◆ **Supplied information**:
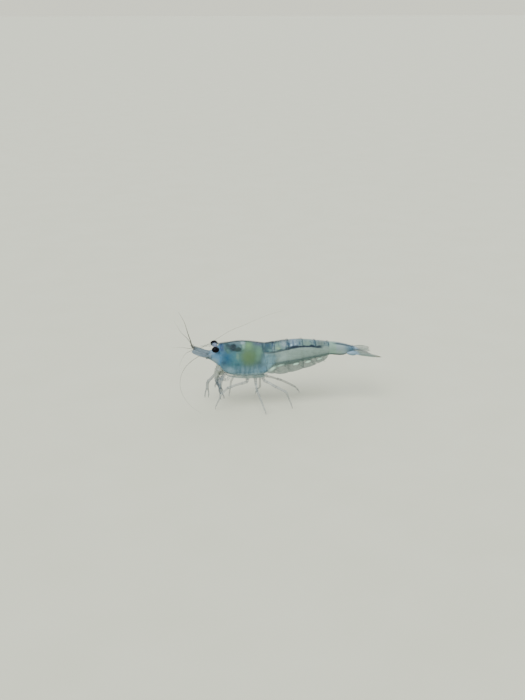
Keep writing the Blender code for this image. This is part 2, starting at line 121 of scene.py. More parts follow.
# Each leg's root on the underside as (x, y), its two bends and the tip of its claw.
CLAW_LEGS = {
    (1, "left"): ((-6.12, -0.72), (-6.95, -1.0, 4.6), (-7.05, -1.02, 3.6), (-6.75, -0.95, 2.4)),
    (2, "left"): ((-5.6, -1.05), (-6.7, -1.6, 4.65), (-7.0, -1.72, 3.4), (-6.65, -1.6, 1.6)),
    (1, "right"): ((-6.12, 0.72), (-7.0, 1.03, 4.6), (-7.2, 1.05, 3.6), (-7.25, 1.0, 2.4)),
    (2, "right"): ((-5.6, 1.05), (-7.3, 1.7, 4.3), (-8.55, 1.75, 3.0), (-8.72, 1.75, 0.6)),
}
ANTENNULE_WHIPS = {
    "outer_left": [(-10.82, -0.5, 9.42), (-10.99, -0.62, 10.3), (-11.35, -0.75, 11.5), (-11.8, -0.9, 13.2),
                   (-12.6, -1.15, 14.9)],
    "inner_left": [(-10.8, -0.26, 8.78), (-11.7, -0.65, 8.5), (-12.3, -1.0, 7.8), (-12.75, -1.5, 6.9)],
    "outer_right": [(-10.82, 0.56, 9.42), (-11.4, 0.95, 10.2), (-12.3, 1.7, 11.0), (-13.1, 2.6, 12.3)],
    "inner_right": [(-10.8, 0.26, 8.85), (-11.7, 0.5, 8.92), (-12.6, 0.95, 8.9), (-13.5, 1.6, 8.6)],
}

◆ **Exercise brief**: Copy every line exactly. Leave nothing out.

◆ **Answer to this task**:
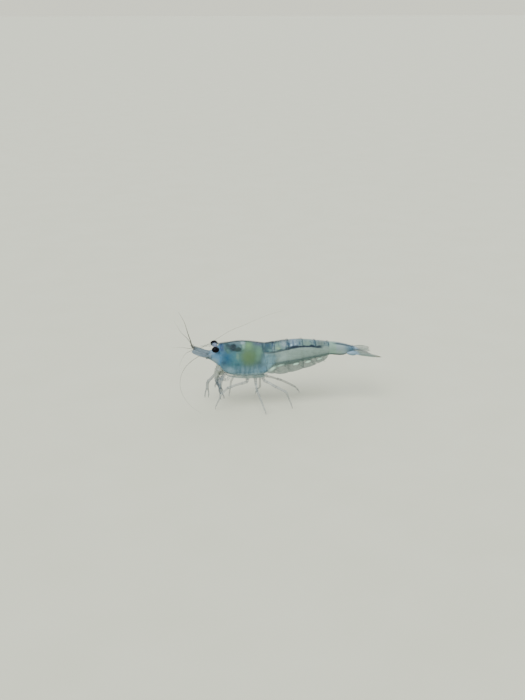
Keep writing the Blender code for this image. This is part 2, starting at line 121 of scene.py. More parts follow.
# Each leg's root on the underside as (x, y), its two bends and the tip of its claw.
CLAW_LEGS = {
    (1, "left"): ((-6.12, -0.72), (-6.95, -1.0, 4.6), (-7.05, -1.02, 3.6), (-6.75, -0.95, 2.4)),
    (2, "left"): ((-5.6, -1.05), (-6.7, -1.6, 4.65), (-7.0, -1.72, 3.4), (-6.65, -1.6, 1.6)),
    (1, "right"): ((-6.12, 0.72), (-7.0, 1.03, 4.6), (-7.2, 1.05, 3.6), (-7.25, 1.0, 2.4)),
    (2, "right"): ((-5.6, 1.05), (-7.3, 1.7, 4.3), (-8.55, 1.75, 3.0), (-8.72, 1.75, 0.6)),
}
ANTENNULE_WHIPS = {
    "outer_left": [(-10.82, -0.5, 9.42), (-10.99, -0.62, 10.3), (-11.35, -0.75, 11.5), (-11.8, -0.9, 13.2),
                   (-12.6, -1.15, 14.9)],
    "inner_left": [(-10.8, -0.26, 8.78), (-11.7, -0.65, 8.5), (-12.3, -1.0, 7.8), (-12.75, -1.5, 6.9)],
    "outer_right": [(-10.82, 0.56, 9.42), (-11.4, 0.95, 10.2), (-12.3, 1.7, 11.0), (-13.1, 2.6, 12.3)],
    "inner_right": [(-10.8, 0.26, 8.85), (-11.7, 0.5, 8.92), (-12.6, 0.95, 8.9), (-13.5, 1.6, 8.6)],
}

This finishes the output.